start

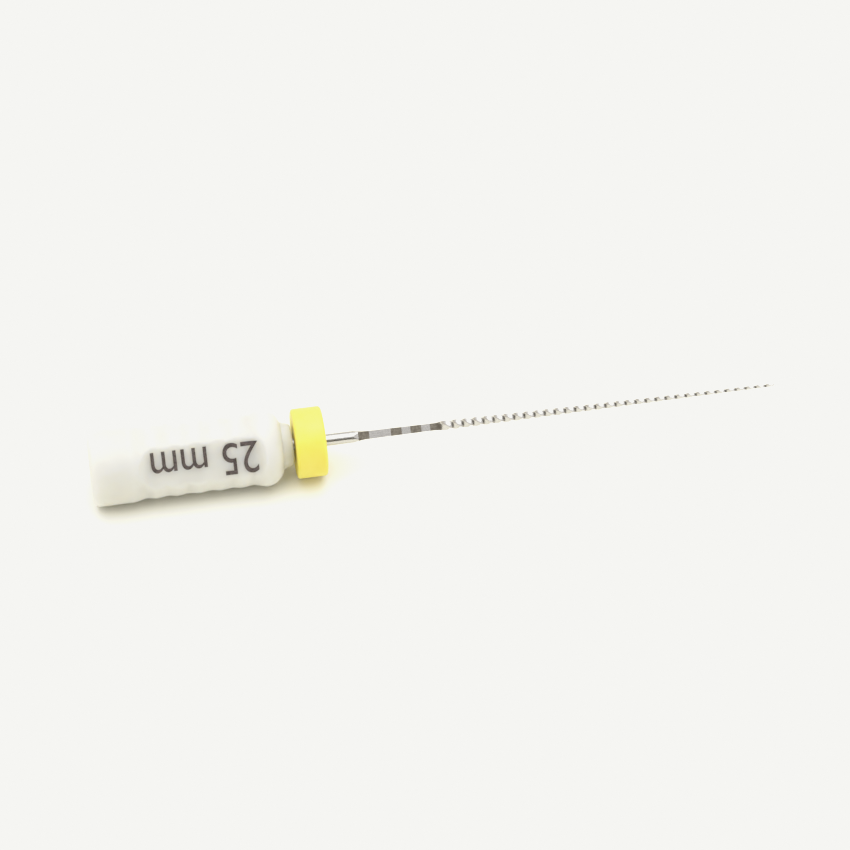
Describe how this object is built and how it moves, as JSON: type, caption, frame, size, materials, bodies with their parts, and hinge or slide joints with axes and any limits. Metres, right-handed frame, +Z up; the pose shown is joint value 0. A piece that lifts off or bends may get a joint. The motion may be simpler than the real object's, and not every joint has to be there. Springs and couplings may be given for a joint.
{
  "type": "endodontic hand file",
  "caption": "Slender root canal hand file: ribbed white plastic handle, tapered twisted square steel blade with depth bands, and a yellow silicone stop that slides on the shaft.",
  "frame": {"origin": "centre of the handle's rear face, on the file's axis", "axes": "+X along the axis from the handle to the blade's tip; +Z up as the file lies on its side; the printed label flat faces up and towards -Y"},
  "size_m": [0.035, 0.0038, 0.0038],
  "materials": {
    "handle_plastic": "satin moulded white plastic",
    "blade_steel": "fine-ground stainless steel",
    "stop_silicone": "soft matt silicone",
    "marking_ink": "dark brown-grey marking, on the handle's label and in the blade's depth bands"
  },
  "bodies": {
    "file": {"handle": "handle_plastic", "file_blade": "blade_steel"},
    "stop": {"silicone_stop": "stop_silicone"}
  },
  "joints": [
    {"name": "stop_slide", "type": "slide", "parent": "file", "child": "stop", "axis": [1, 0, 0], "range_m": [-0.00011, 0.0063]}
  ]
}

end
start

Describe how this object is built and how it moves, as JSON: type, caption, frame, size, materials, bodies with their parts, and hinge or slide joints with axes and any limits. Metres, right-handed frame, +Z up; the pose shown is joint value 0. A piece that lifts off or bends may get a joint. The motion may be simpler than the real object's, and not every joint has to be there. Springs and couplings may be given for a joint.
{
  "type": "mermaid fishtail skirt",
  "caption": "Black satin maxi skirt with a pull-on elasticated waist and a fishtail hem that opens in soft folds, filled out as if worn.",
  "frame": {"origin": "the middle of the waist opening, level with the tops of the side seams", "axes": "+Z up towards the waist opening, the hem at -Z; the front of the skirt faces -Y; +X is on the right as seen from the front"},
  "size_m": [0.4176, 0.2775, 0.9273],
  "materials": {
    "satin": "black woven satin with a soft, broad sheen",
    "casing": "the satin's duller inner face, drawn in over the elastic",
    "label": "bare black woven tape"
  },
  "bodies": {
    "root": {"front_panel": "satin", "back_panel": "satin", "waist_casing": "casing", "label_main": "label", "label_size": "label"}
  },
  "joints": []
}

end

→ **Task details**: Report every line in the data above in which the word "with" appears.

→ **Task answer**:
Describe how this object is built and how it moves, as JSON: type, caption, frame, size, materials, bodies with their parts, and hinge or slide joints with axes and any limits. Metres, right-handed frame, +Z up; the pose shown is joint value 0. A piece that lifts off or bends may get a joint. The motion may be simpler than the real object's, and not every joint has to be there. Springs and couplings may be given for a joint.
  "caption": "Slender root canal hand file: ribbed white plastic handle, tapered twisted square steel blade with depth bands, and a yellow silicone stop that slides on the shaft.",
Describe how this object is built and how it moves, as JSON: type, caption, frame, size, materials, bodies with their parts, and hinge or slide joints with axes and any limits. Metres, right-handed frame, +Z up; the pose shown is joint value 0. A piece that lifts off or bends may get a joint. The motion may be simpler than the real object's, and not every joint has to be there. Springs and couplings may be given for a joint.
  "caption": "Black satin maxi skirt with a pull-on elasticated waist and a fishtail hem that opens in soft folds, filled out as if worn.",
  "frame": {"origin": "the middle of the waist opening, level with the tops of the side seams", "axes": "+Z up towards the waist opening, the hem at -Z; the front of the skirt faces -Y; +X is on the right as seen from the front"},
    "satin": "black woven satin with a soft, broad sheen",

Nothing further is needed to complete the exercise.